Será de referir que a globalização, embora os seus inescurecíveis benefícios, também apresenta os seus problemas de difícil resolução. É que ela tende a dividir, a separar e chegando mesmo a antagonizar: favorece os que estão preparados e elimina ou subalterniza os que não estão; proporciona oportunidades aos sistemas abertos e esquece os fechados. Enfim, como “a verdade é o todo”, como Hegel o dizia, na educação o “todo” é bem mais do que educação. E a estes “ciclópicos trabalhos” Portugal também é chamado. Não, não acredito, no Quinto Império de Vieira, Pessoa e Natália Correia e num protagonismo lusófono tal que a utopia destes grandes portugueses perdesse a sua vocação provocadora e se convertesse em “doutrina”, onde germina sempre uma rotina insuportável. Mas, para o trabalho indispensável de uma educação-para-todos, importa construir bases sólidas e não dispensar o estudo de um ou outro filósofo, para não encurtar o leque dos possíveis. Foi criado o “Dia Internacional da Erradicação da Pobreza”, em 1992. O Papa Francisco instituiu, em 2017, que se celebrasse, no terceiro domingo de Novembro, o “Dia Mundial dos Pobres”. E, no último mês de Novembro, deu a conhecer uma mensagem onde se afirma, sem subterfúgios, que a opção pelos últimos, por aqueles que a sociedade descarta e lança fora, deve ser uma escolha prioritária. O humanismo do Cristianismo e da Renascença e da Reforma e do Iluminismo e da Revolução Francesa, os ideais da Democracia e dos Direitos Humanos foram (são) transformações culturais que, ao informarem a sociedade toda, se transformaram em “causas das causas” do fenómeno educativo europeu e, portanto, português. Guilherme d’Oliveira Martins escreveu, um dia, que “a Europa é uma ideia, mais do que um continente”. Ora, José Eduardo Franco, em obra muito útil para a nossa pós-modernidade (trata-se, de facto, de um livro de leitura fascinante, A Europa ao Espelho de Portugal) sublinha: “A Europa tomou conta da política e da cultura portuguesas como prioridade e paradigma de progresso, que o país almeja obsessivamente imitar” (p. 29). Como negar que esta “ideia” não se descortine também, na Educação, em Portugal?...

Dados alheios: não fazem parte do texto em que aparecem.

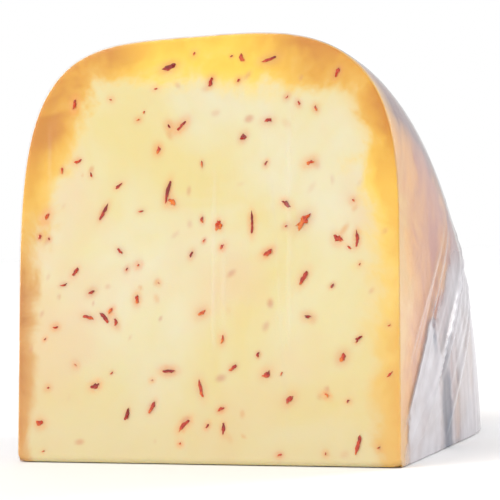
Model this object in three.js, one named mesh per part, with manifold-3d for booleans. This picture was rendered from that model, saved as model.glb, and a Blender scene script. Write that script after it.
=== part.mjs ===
// A quarter of a round Gouda-type cheese with chili flakes in it, wrapped in clear stretch film.
// Millimetres, +Z up. The quarter stands on one of its two cut faces and shows the other to -Y.
// The wheel's axis runs along X, so the wheel's two flat faces point to -X and +X, and its rim
// curves from the top over to the back. The origin is at the middle of the base.

import * as THREE from 'three';
import { mergeVertices } from 'three/addons/utils/BufferGeometryUtils.js';
import Module from 'manifold-3d';

// ---- Driving dimensions ----

// The wheel that the quarter was cut from
const WHEEL_RADIUS = 118;
const WHEEL_THICKNESS = 114;
const WEDGE_ANGLE = 85;        // degrees between the two cut faces
// Each flat face curves into the rim from this radius out. Power 2 is an ellipse, and a higher
// power is a squarer shoulder: the wheel slumped a little as it ripened, so its sides differ.
const LEFT_SHOULDER = { start: 30, power: 4.2 };
const RIGHT_SHOULDER = { start: 58, power: 3.3 };

// The film, drawn thicker than real film so that it is a solid
const FILM_GAP = 0.4;          // between the cheese and the film
const FILM_THICKNESS = 0.5;
const SEAM_WIDTH = 2;          // the slit in the base where the film's ends meet
const SEAM_LENGTH = 84;
const SEAM_SHARE = 0.72;       // how far back under the base the slit is

// The flakes, which are set in pockets in the upright cut face
const FLAKE_GAP = 0.35;        // room round a flake in its pocket
const FLAKE_PROUD = 0.1;       // how far a flake stands out of the face
const FLAKE_DEPTH = 1.3;       // how far it goes in, as a share of its width plus 1 mm
const FLAKE_SIDES = 10;
const RAGGED_EDGE = 0.16;      // how uneven a flake's outline is
const BLADE_DEPTH = 1;         // added to every flake's depth

// How finely round shapes are stepped
const SHOULDER_STEPS = 9;
const WHEEL_STEPS = 90;

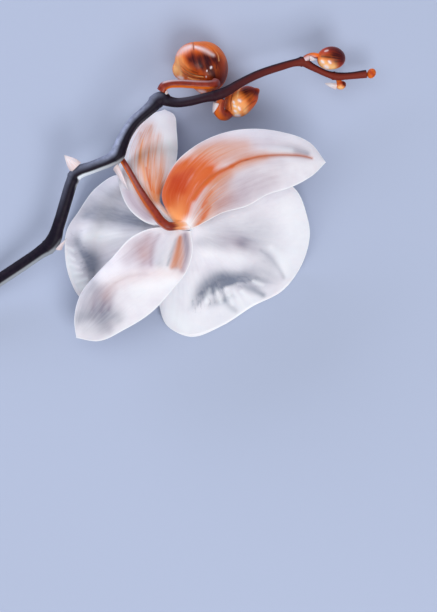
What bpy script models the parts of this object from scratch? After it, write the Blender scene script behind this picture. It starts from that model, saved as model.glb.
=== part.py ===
"""A cut spray of a large white moth orchid: one open flower, its spike, bracts and buds.

The spray lies on a table with the flower face down, so that the back of the flower looks up.
+Z is up and the table is z = 0.  All the lists of points are in millimetres, measured from the
flower's heart (the spot where the sepals and petals meet), straight down on the table.
"""

import math

import bpy
import bmesh
import numpy as np
from mathutils import Vector

MM = 0.001

# Driving dimensions, in millimetres.
SEPAL_THICKNESS = 1.2
PETAL_THICKNESS = 1.0
LIP_THICKNESS = 1.0
BRACT_THICKNESS = 0.7
SPLIT = 0.3                  # the gap left between pieces that touch
TUBE_SIDES = 12
SHEET_ROWS = 12              # steps from the base of a sepal or petal to its tip
SEPAL_COLUMNS = 10           # steps across a sepal
PETAL_RAYS = 24              # rays from a petal's claw to its rim
LIP_ROWS = 5                 # steps from the lip's hinge to its rim
LIP_RAYS = 34                # rays from the lip's hinge to its rim
SPIKE_STATIONS = 88          # rings along the spike

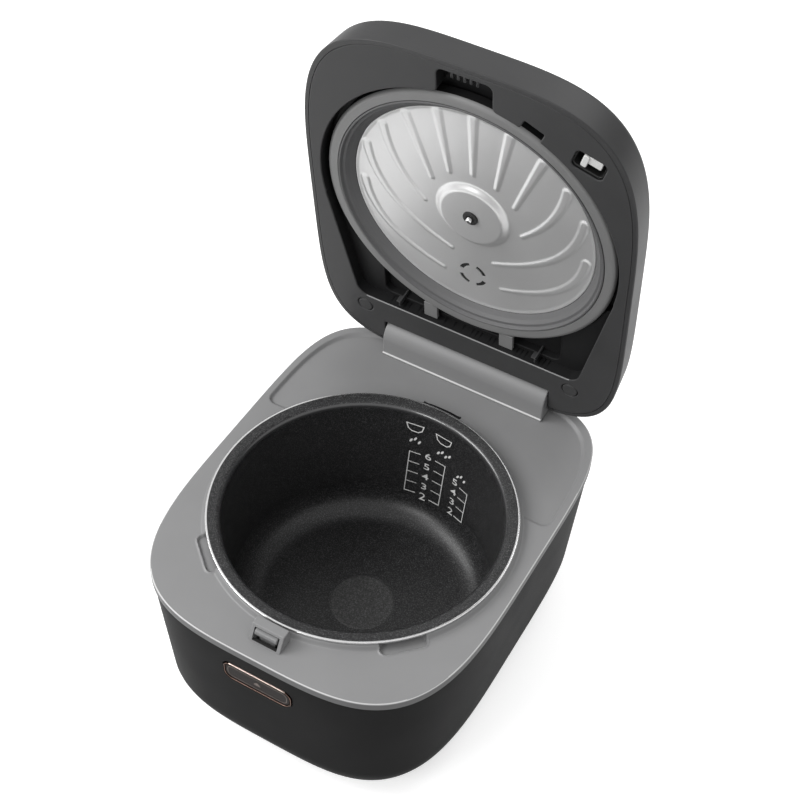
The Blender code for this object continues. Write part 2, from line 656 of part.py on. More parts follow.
def steam_cap(lid):
    place = (0.0, STEAM_Y, LID_TOP)
    top = extrude(rounded(50.0, 34.0, 10.0, (0.0, STEAM_Y)), LID_TOP + GAP, LID_TOP + 4.0, "z")
    cap = piece("steam_cap", top, "black_casing", lid, place)
    neck = turned([(12.2, LID_TOP - 2.6), (12.2, LID_TOP + 1.0)], (0.0, STEAM_Y), count=32)
    combine(cap, neck, lid, "UNION")
    rows = [STEAM_Y + y for y in (-5.0, 0.0, 5.0)]
    slots = [box((-9.0, 9.0), (y - 1.2, y + 1.2), (10.0, 50.0)) for y in rows]
    combine(cap, together(*slots), lid)


def release_tab(lid):
    """The white tab that frees the inner lid: a finger pad with a short arm behind it."""
    pad = tab_block((-3.6, -0.6), (4.0, 9.6))
    tab = piece("release_tab", extrude(pad, -2.2, 5.0, "z"), "white_plastic", lid, (*TAB_CENTRE, 0.0))
    arm = tab_block((1.6, -2.4), (12.8, 6.0))
    combine(tab, extrude(arm, -1.2, 5.0, "z"), lid, "UNION")


def tab_block(centre, size):
    """The outline of a block placed in the tab window's own turned directions."""
    u, v = centre
    x = TAB_CENTRE[0] + u * cos(TAB_TURN) - v * sin(TAB_TURN)
    y = TAB_CENTRE[1] + u * sin(TAB_TURN) + v * cos(TAB_TURN)
    return rounded(*size, 0.6, (x, y), 1, TAB_TURN)


def main():
    clear_scene()
    root = empty("cooker", (0.0, POT_AXIS_Y, -FLOOR))
    pivot = empty("lid_pivot", (0.0, HINGE_Y, HINGE_Z), root, -radians(OPEN_ANGLE))
    body = {"empty": root, "drawn_at": (0.0, 0.0, 0.0)}
    lid = {"empty": pivot, "drawn_at": (0.0, HINGE_Y, HINGE_Z)}
    for make in (outer_shell, top_deck, latch_housing, latch, open_button, base):
        make(body)
    for make in (pot, heating, electrics, hinge):
        make(body)
    for make in (lid_cover, lid_frame, lid_insides, inner_lid, steam_cap, release_tab):
        make(lid)


main()
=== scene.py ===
"""The rice cooker's looks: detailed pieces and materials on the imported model's fixed frame.

Shapes are drawn in millimetres. Body pieces are drawn about the pot's axis with z = 0 at the top of
the pot's rim. Lid pieces are drawn in the same way with the lid shut, and LID turns them open.
"""

import json
from math import acos, atan2, cos, hypot, pi, radians, sin, sqrt, tan

import bmesh
import bpy
import numpy as np
from mathutils import Matrix, Vector, geometry


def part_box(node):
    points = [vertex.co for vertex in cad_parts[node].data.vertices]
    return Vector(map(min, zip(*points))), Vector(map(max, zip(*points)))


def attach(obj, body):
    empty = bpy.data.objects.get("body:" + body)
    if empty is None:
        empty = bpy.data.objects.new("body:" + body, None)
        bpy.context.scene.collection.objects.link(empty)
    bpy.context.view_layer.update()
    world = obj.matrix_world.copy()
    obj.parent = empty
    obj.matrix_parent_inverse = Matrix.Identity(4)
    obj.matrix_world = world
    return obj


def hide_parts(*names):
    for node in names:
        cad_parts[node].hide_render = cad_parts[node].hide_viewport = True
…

Já se percepcionou até aqui que a cultura política (que não significa cultura partidária) transposta para este relatório, é a mesma cultura vivida pela Doutora Maria Emília Brederode Santos. Passemos agora às metas que o CNE aponta, como essenciais, à Educação, em Portugal, tendo em conta a génese de novos tempos: até 2030, garantir que todas as meninas e meninos completem o ensino primário e secundário (…); “até 2030, garantir que todas as meninas e meninos tenham acesso a um desenvolvimento de qualidade, na primeira infância (…); até 2030, assegurar a igualdade de acesso, para todos os homens e mulheres, à educação técnica, profissional e terciária, incluindo a universidade, com qualidade e a preços acessíveis; até 2030, aumentar substancialmente o número de jovens e adultos, que tenham habilitações relevantes, inclusive competências técnicas e profissionais, para emprego, trabalho decente e empreendedorismo; até 2030, eliminar as disparidades de género na educação e garantir a igualdade de acesso a todos os níveis de educação e formação profissional para os mais vulneráveis, incluindo as pessoas com deficiência, população autóctene e crianças em situação de vulnerabilidade; até 2030, garantir literacia e aptidões numéricas a todos os jovens e a uma substancial proporção dos adultos, homens e mulheres; até 2030, garantir que todos os alunos adquiram os conhecimentos e habilidades necessárias para promover o desenvolvimento sustentável, inclusive por meio da educação, para o desenvolvimento sustentável e estilos de vida sustentáveis, direitos humanos, igualdade de género, promoção de uma cultura de paz e da não violência, cidadania global e valorização da diversidade cultural e da contribuição da cultura para o desenvolvimento sustentável”. Não me é possível, nos limites de um artigo, ilustrar a mentalidade prospectiva do CNE, que este relatório revela, no seu curso e excurso de pensar a Educação. Num ponto havemos de convir: a revolução na tecnologia, a reestruturação da economia, a criação da sociedade informacional, a erradicação da exclusão social, as novas formas de sociabilidade – tudo isto radica, na Educação que o nosso CNE projecta e propõe. Parabéns à Doutora Maria Emília Brederode Santos e à sua equipa de trabalho!"